Recent evidence also suggests that fiscal targets can work in practice. For instance, in a recent article published in Canadian Public Policy, I find that Canadian provinces with legislated debt targets generally had lower public debt levels (analyzing all provinces over 1981-2007 and controlling for factors including economic performance and the decision to adopt a target). I estimate that debt targets lowered debt-to-GDP ratios by 1.5 percentage points, on average, in the sample period. While not huge, this is nothing to sneeze at in the context of a future fiscal squeeze from an aging population.

Those with good recall may feel a sense of déjà vu with this announcement. After all, in 2004, the Liberal government also had a 25-per-cent debt-to-GDP target, which the Conservatives appropriated in 2006. Both would essentially have been met by now, had they been respected. The global recession and fiscal stimulus package intervened, raising the federal debt-to-GDP ratio from its earlier downward path to where it now stands at about 34 per cent. So much for past promises.

Critics say this latest pledge just recycles the old target but with a delayed timeline, and that it simply reflects the status quo fiscal path (i.e., it assumes no major new policy initiatives or economic disruptions). As such, it merely rationalizes fiscal policy in the years ahead, but does not fundamentally alter it. And if we couldn't achieve this target last time, why would we achieve it now? As the government highlighted in its announcement, achieving the 25-per-cent target depends on the economy meeting performance expectations (as it should; if you win the lottery, you'll pay off your mortgage faster, but if you lose your job, you may need to borrow more).

Detractors will also question the arbitrary choice of the target and timeline.

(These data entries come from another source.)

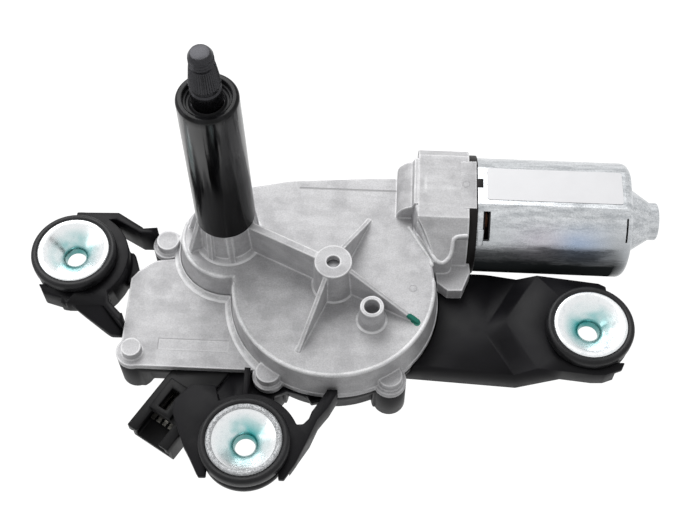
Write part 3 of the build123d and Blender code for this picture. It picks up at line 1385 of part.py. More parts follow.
def grommet(name):
    """Rubber grommet with a groove for the arm's fork, moulded to the outside of its bush."""
    slope = FUNNEL_DEPTH / (BUSH_RIM_IN - BUSH_HOLE_R)
    foot = BUSH_TOP - FUNNEL_DEPTH
    drop = BUSH_SHEET * hypot(1, slope)
    neck = BUSH_HOLE_R + BUSH_SHEET + 0.05
    under = BUSH_TOP - BUSH_SHEET - 0.05
    return turned([
        (BUSH_LIP_R + 0.8, GROMMET_BOTTOM),
        (GROMMET_R - 0.5, GROMMET_BOTTOM),
        (GROMMET_R - 0.5, FORK_TOP - FORK_T - 0.1),
        (GROOVE_R, FORK_TOP - FORK_T - 0.1),
        (GROOVE_R, FORK_TOP + 0.1),
        (GROMMET_R - 0.4, FORK_TOP + 0.1),
        (GROMMET_R, FORK_TOP + 0.6),
        (GROMMET_R, BUSH_TOP - 1.0),
        (GROMMET_R - 0.8, BUSH_TOP - 0.2),
        (BUSH_FLANGE_R + 0.05, BUSH_TOP - 0.2),
        (BUSH_FLANGE_R + 0.05, under),
        (BUSH_HOLE_R + (under + drop + 0.06 - foot) / slope, under),
        (neck, foot - drop - 0.06 + (neck - BUSH_HOLE_R) * slope),
        (neck, BUSH_LIP_Z + BUSH_SHEET + 0.05),
        (BUSH_LIP_R + 0.05, BUSH_LIP_Z + BUSH_SHEET + 0.05),
        (BUSH_LIP_R + 0.05, BUSH_LIP_Z),
    ], EYES[name][0])


def eye_bush(name):
    """Pressed bush of an eye: flat rim, funnel to the bore, short tube with a turned-out lip."""
    slope = FUNNEL_DEPTH / (BUSH_RIM_IN - BUSH_HOLE_R)
    foot = BUSH_TOP - FUNNEL_DEPTH
    drop = BUSH_SHEET * hypot(1, slope)
    neck = BUSH_HOLE_R + BUSH_SHEET
    return turned([
        (BUSH_HOLE_R, BUSH_LIP_Z),
        (BUSH_LIP_R, BUSH_LIP_Z),
        (BUSH_LIP_R, BUSH_LIP_Z + BUSH_SHEET),
        (neck, BUSH_LIP_Z + BUSH_SHEET),
        (neck, foot - drop + (neck - BUSH_HOLE_R) * slope),
        (BUSH_HOLE_R + (BUSH_TOP - BUSH_SHEET + drop - foot) / slope, BUSH_TOP - BUSH_SHEET),
        (BUSH_FLANGE_R, BUSH_TOP - BUSH_SHEET),
        (BUSH_FLANGE_R, BUSH_TOP),
        (BUSH_RIM_IN, BUSH_TOP),
        (BUSH_HOLE_R, foot),
    ], EYES[name][0])


def pin_blades(piece_from, piece_to):
    """Straight blades of the connector between two distances from the mouth."""
    first = HOOD_WIDTH / 2 - PIN_PITCH * (PINS - 1) / 2
    with BuildPart() as blades:
        for i in range(PINS):
            w = first + i * PIN_PITCH
            add(hood_prism((w - PIN_W / 2, w + PIN_W / 2), (piece_from, piece_to), PIN_Z, PIN_Z + PIN_T))
    return blades.part


def connector_housing():
    """Hood of the plug connection: open mouth, two top rails, latch bridge and a tongue into the tray."""
    inner = HOOD_WALL, HOOD_WIDTH - HOOD_WALL
    with BuildPart() as hood:
        add(hood_prism((0, HOOD_WIDTH), (0, 40), HOOD_BASE, HOOD_TOP))
        add(hood_prism(inner, (-1, HOOD_DEPTH), HOOD_BASE + HOOD_WALL, HOOD_TOP - HOOD_WALL), mode=Mode.SUBTRACT)
        add(hood_prism((HOOD_RAIL, HOOD_WIDTH - HOOD_RAIL), (-1, HOOD_OPEN), HOOD_TOP - 3, HOOD_TOP + 1),
            mode=Mode.SUBTRACT)
        add(hood_prism((-1, HOOD_WIDTH + 1), (-1, 1.2), HOOD_BASE - 1, HOOD_TOP - 4), mode=Mode.SUBTRACT)
        add(hood_prism(LATCH[:2], LATCH[2:], HOOD_TOP - 0.1, LATCH_TOP))
        add(hood_prism(LATCH_WINDOW[:2], LATCH_WINDOW[2:], HOOD_TOP - 3, LATCH_TOP + 1), mode=Mode.SUBTRACT)
        # The hood's back follows the tray's wall and the rim
        with BuildSketch():
            add(footprint(LAY_GAP - COVER_INSET))
        extrude(amount=FORK_TOP, mode=Mode.SUBTRACT)
        with BuildSketch(Plane.XY.offset(COVER_TOP - COVER_RIM - LAY_GAP)):
            add(rim_plan(LAY_GAP))
        extrude(amount=FORK_TOP, mode=Mode.SUBTRACT)
        with BuildPart(mode=Mode.PRIVATE) as tongue:
            add(hood_prism((2.1, HOOD_WIDTH - 2.1), (26.0, 42.0), TONGUE[0] + LAY_GAP, TONGUE[1] - LAY_GAP))
            with BuildSketch():
                with Locations((0, FLANGE_CORNERS[4][1] - TRAY_INSIDE + 0.4)):
                    Rectangle(200, 60, align=(Align.CENTER, Align.MIN))
            extrude(amount=FORK_TOP, mode=Mode.SUBTRACT)
        add(tongue.part)
        add(pin_blades(PIN_FROM, PIN_TO), mode=Mode.SUBTRACT)
    return hood


def connector_pins():
    """Blades of the connector, bent down to the contact board inside the cover."""
    first = HOOD_WIDTH / 2 - PIN_PITCH * (PINS - 1) / 2
    with BuildPart() as pins:
        add(pin_blades(PIN_FROM, PIN_TO))
        for i in range(PINS):
            w = first + i * PIN_PITCH
            add(hood_prism((w - PIN_W / 2, w + PIN_W / 2), (PIN_TO - PIN_T, PIN_TO), BOARD_Z + BOARD_T,
                           PIN_Z + PIN_T))
    return pins


def circuit_board():
    """Contact board on the cover's floor, from the connector to the park contacts."""
    with BuildPart() as board:
        with BuildSketch(Plane.XY.offset(BOARD_Z)):
            with BuildLine():
                Polyline(*BOARD, close=True)
            make_face()
            for x, y, _ in SCREWS:
                with Locations((x, y)):
                    Circle(COVER_BOSS_R + FREE_GAP, mode=Mode.SUBTRACT)
        extrude(amount=BOARD_T)
    return board


def park_contacts():
    """Three sheet springs that rise from the board to the tracks of the park disc."""
    low = BOARD_Z + BOARD_T + CONTACT_T
    top = WHEEL_Z - PARK_DISC_T - FREE_GAP
    with BuildPart() as contacts:
        for (inner, outer), x, foot_y in zip(PARK_TRACKS, CONTACT_X, CONTACT_FOOT_Y):
            radius = (inner + outer) / 2
            tip_y = WHEEL_AT[1] - sqrt(radius**2 - (x - WHEEL_AT[0]) ** 2)
            side = 1 if tip_y > foot_y else -1
            path = [
                (foot_y, low),
                (foot_y + side * 2.0, low),
                (tip_y - side * 1.2, top - 0.8),
                (tip_y, top),
                (tip_y + side * 1.2, top - 0.8),
            ]
            back = [(y + side * 0.25, z - CONTACT_T) for y, z in reversed(path)]
            with BuildSketch(Plane.YZ.offset(x - CONTACT_W / 2)):
                with BuildLine():
                    Polyline(*path, *back, close=True)
                make_face()
            extrude(amount=CONTACT_W)
    return contacts


def retaining_ring():
    """Snap ring in the spindle's groove, open on one side."""
    with BuildPart() as clip:
        with BuildSketch(Plane.XY.offset(CLIP_Z)):
            Circle(CLIP_R)
            Circle(SPINDLE_R - CLIP_GROOVE, mode=Mode.SUBTRACT)
            with Locations((CLIP_R, 0)):
                Rectangle(6, 3.0, mode=Mode.SUBTRACT)
        extrude(amount=CLIP_T)
    return clip


save(gear_housing(), "gear_housing")
save(shaft_tube(), "shaft_tube")
save(tube_seal(), "tube_seal")
save(ring(SPINDLE_R + RUN_FIT, TUBE_BORE_R, LOWER_BUSH_Z, LOWER_BUSH_Z + BUSH_LENGTH), "lower_spindle_bush")
save(ring(SPINDLE_R + RUN_FIT, TUBE_BORE_R, UPPER_BUSH_Z, UPPER_BUSH_Z + BUSH_LENGTH), "upper_spindle_bush")
save(ring(0, SPINDLE_R - 0.5, COVER_FLOOR, LINK_Z - 0.3), "thrust_pad")
save(rear_cover(), "rear_cover")
save(cover_arm(left_arm_form()), "left_arm")
save(cover_arm(right_arm_form()), "right_arm")
save(cover_arm(bottom_arm_form()), "bottom_arm")
save(cover_gasket(), "cover_gasket")
save(cover_screws(), "cover_screws")
save(circuit_board(), "contact_board")
save(park_contacts(), "park_contacts")
save(connector_housing(), "connector_housing")
save(connector_pins(), "connector_pins")
for eye in EYES:
    save(grommet(eye), f"{eye}_grommet")
    save(eye_bush(eye), f"{eye}_bush")
save(motor_ring(SHAFT_R + RUN_FIT, WORM_BUSH_R, WORM_BUSH_X - WORM_BUSH_T, WORM_BUSH_X), "worm_end_bush")
save(motor_ring(SHAFT_R + RUN_FIT, CAP_NUB_R - CAN_WALL, *CAN_BUSH_X), "can_end_bush")
save(motor_can(), "motor_can")
save(magnet(-1), "front_magnet")
save(magnet(1), "back_magnet")
save(brush_holder(), "brush_holder")
save(brush(1), "upper_brush")
save(brush(-1), "lower_brush")
save(brush_springs(), "brush_springs")
save(label_plate(), "label_plate")
save(armature_shaft(), "armature_shaft")
save(armature_core(), "armature_core")
save(armature_windings(), "armature_windings")
save(commutator(), "commutator")
save(worm_wheel(), "worm_wheel")
save(crank_shaft(), "crank_shaft")
save(park_disc(), "park_disc")
save(spindle(), "spindle")
save(spindle_pinion(), "spindle_pinion")
save(retaining_ring(), "retaining_ring")
save(link_plate(), "link_plate")
save(ring(0, LINK_PIN_R, LINK_Z, GEAR_Z + GEAR_T, SECTOR_AT), "link_pin")
save(sector_rod(), "sector_rod")
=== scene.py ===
import bpy
import bmesh
import json
from math import atan2, cos, hypot, pi, radians, sin
from mathutils import Matrix, Vector, kdtree

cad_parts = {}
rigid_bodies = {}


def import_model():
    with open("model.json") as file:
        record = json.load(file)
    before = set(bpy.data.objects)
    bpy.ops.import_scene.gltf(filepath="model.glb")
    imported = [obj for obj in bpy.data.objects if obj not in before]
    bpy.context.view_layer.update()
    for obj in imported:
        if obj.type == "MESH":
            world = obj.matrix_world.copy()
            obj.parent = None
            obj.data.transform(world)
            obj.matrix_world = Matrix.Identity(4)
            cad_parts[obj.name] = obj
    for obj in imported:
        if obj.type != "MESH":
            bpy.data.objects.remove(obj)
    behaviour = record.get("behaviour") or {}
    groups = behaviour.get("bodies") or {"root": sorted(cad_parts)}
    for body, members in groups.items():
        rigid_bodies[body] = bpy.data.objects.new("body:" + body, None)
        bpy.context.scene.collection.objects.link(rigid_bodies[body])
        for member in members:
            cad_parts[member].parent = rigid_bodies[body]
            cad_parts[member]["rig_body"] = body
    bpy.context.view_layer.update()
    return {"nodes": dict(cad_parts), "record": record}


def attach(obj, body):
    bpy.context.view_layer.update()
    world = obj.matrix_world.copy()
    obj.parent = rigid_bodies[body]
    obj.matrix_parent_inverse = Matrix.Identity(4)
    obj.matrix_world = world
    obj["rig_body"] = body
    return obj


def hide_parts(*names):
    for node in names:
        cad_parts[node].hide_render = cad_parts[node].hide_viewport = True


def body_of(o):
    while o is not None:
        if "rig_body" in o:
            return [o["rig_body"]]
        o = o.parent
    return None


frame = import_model()
cadNodes = frame["nodes"]
slotOf = {part["node"]: part["material_slot"] for part in frame["record"]["subparts"]}
mm = 0.001
print("frame loaded:", len(cadNodes), "nodes")

# Camera, from the photograph
cameraSettings = {
    "place": (0.05467, -0.23267, 0.41363),
    "right": (0.998936, 0.046108, 0.0000733),
    "up": (-0.039775, 0.860925, 0.507174),
    "lens": 63.63, "sensor": 36, "nearest": 0.01, "farthest": 20,
}


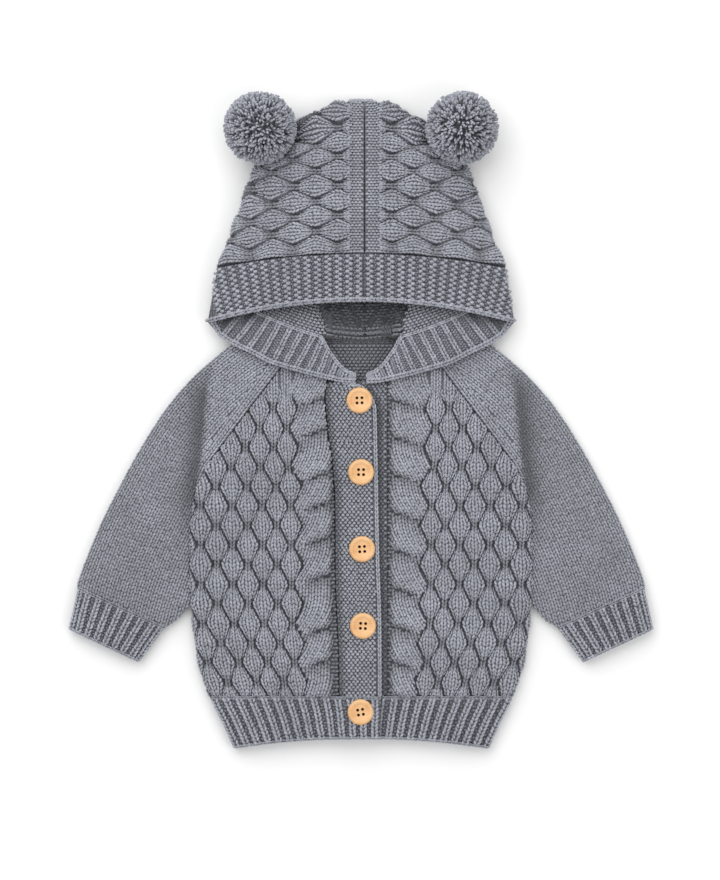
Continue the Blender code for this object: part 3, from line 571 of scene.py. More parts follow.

Why choose a 25-per-cent debt level rather than, say, 20 per cent, or even 50 per cent? There's little evidence to suggest that public debt matters much for advanced economies, provided it remains within a reasonable range. And while lower debt is generally better, since it reduces the government's borrowing costs and frees up resources for other uses, not all government debt is bad. Some debt funds long-term investments that provide broader social returns, such as infrastructure spending.

Astute taxpayers will also complain that while they care about the federal government's debt burden, they also care about those of other levels of government, and of public pension plans. If federal tax rates fell in the future while provincial rates rose, this wouldn't leave the after-tax incomes of households any further ahead.

And while this "new" debt target should be welcomed, some unfinished business remains. Transparent long-term budget targets require transparent long-term budget projections. Finance Canada should release these in the upcoming fall update, to buttress this target's credibility in the eyes of the public and financial markets.

Transparency also involves educating the public to the fact that indefinite surpluses are not the only route to reducing the debt-to-GDP ratio. It could also occur with modest deficits, provided these deficits grow more slowly than the economy.

Monitoring and enforcement are other big concerns. In eight years, few of today's politicians will still be in office. Therefore, the government should create supporting legislation that includes a clause that commits it to regularly release the government's long-term budget forecasts. Independent monitoring of compliance with this new target should be assigned to Parliament, with analysis provided from the Parliamentary Budget Office, which already releases such reports annually.

So this "new" debt target is not new. Yes, similar targets were missed earlier, and the target is not overly ambitious given the current fiscal outlook. But even if it was only adopted for political reasons, setting this target is good public policy. And doing so should help reduce our federal debt.